* [What is required]:
The data below must be copied in full and without any change.
==== Given information ====
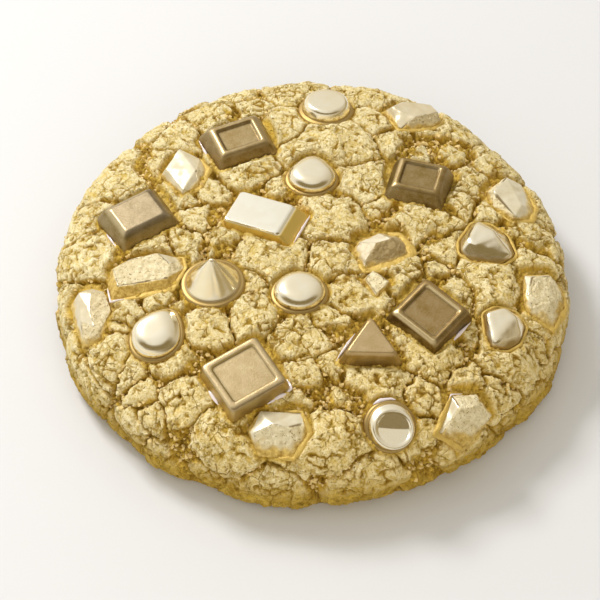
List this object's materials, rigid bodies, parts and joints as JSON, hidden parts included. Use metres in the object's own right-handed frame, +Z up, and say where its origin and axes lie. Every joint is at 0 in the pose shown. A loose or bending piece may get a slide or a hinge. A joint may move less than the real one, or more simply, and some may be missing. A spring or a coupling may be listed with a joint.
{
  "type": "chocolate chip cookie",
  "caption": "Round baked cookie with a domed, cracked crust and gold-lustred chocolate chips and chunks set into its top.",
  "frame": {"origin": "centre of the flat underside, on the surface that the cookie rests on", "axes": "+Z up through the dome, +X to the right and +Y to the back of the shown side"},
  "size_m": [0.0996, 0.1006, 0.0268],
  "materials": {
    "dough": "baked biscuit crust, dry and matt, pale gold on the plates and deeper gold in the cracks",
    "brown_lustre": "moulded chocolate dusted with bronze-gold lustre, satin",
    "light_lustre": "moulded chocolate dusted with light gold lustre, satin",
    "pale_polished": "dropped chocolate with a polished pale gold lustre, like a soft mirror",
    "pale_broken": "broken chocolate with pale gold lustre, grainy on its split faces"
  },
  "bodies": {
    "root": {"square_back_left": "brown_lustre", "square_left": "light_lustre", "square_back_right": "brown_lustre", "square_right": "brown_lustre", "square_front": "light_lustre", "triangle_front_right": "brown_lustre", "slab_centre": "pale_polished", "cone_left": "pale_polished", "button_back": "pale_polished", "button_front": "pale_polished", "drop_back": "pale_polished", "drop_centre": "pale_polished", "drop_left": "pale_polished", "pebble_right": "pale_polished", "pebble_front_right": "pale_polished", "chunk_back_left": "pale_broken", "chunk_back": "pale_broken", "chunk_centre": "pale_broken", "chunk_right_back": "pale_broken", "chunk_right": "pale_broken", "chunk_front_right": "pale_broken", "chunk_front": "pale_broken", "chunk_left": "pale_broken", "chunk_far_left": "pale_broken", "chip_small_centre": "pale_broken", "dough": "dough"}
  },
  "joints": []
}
====
* [Solved problem]:
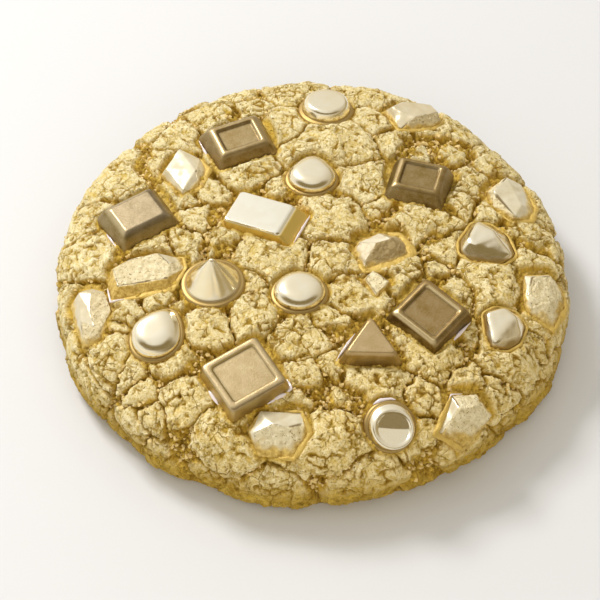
List this object's materials, rigid bodies, parts and joints as JSON, hidden parts included. Use metres in the object's own right-handed frame, +Z up, and say where its origin and axes lie. Every joint is at 0 in the pose shown. A loose or bending piece may get a slide or a hinge. A joint may move less than the real one, or more simply, and some may be missing. A spring or a coupling may be listed with a joint.
{
  "type": "chocolate chip cookie",
  "caption": "Round baked cookie with a domed, cracked crust and gold-lustred chocolate chips and chunks set into its top.",
  "frame": {"origin": "centre of the flat underside, on the surface that the cookie rests on", "axes": "+Z up through the dome, +X to the right and +Y to the back of the shown side"},
  "size_m": [0.0996, 0.1006, 0.0268],
  "materials": {
    "dough": "baked biscuit crust, dry and matt, pale gold on the plates and deeper gold in the cracks",
    "brown_lustre": "moulded chocolate dusted with bronze-gold lustre, satin",
    "light_lustre": "moulded chocolate dusted with light gold lustre, satin",
    "pale_polished": "dropped chocolate with a polished pale gold lustre, like a soft mirror",
    "pale_broken": "broken chocolate with pale gold lustre, grainy on its split faces"
  },
  "bodies": {
    "root": {"square_back_left": "brown_lustre", "square_left": "light_lustre", "square_back_right": "brown_lustre", "square_right": "brown_lustre", "square_front": "light_lustre", "triangle_front_right": "brown_lustre", "slab_centre": "pale_polished", "cone_left": "pale_polished", "button_back": "pale_polished", "button_front": "pale_polished", "drop_back": "pale_polished", "drop_centre": "pale_polished", "drop_left": "pale_polished", "pebble_right": "pale_polished", "pebble_front_right": "pale_polished", "chunk_back_left": "pale_broken", "chunk_back": "pale_broken", "chunk_centre": "pale_broken", "chunk_right_back": "pale_broken", "chunk_right": "pale_broken", "chunk_front_right": "pale_broken", "chunk_front": "pale_broken", "chunk_left": "pale_broken", "chunk_far_left": "pale_broken", "chip_small_centre": "pale_broken", "dough": "dough"}
  },
  "joints": []
}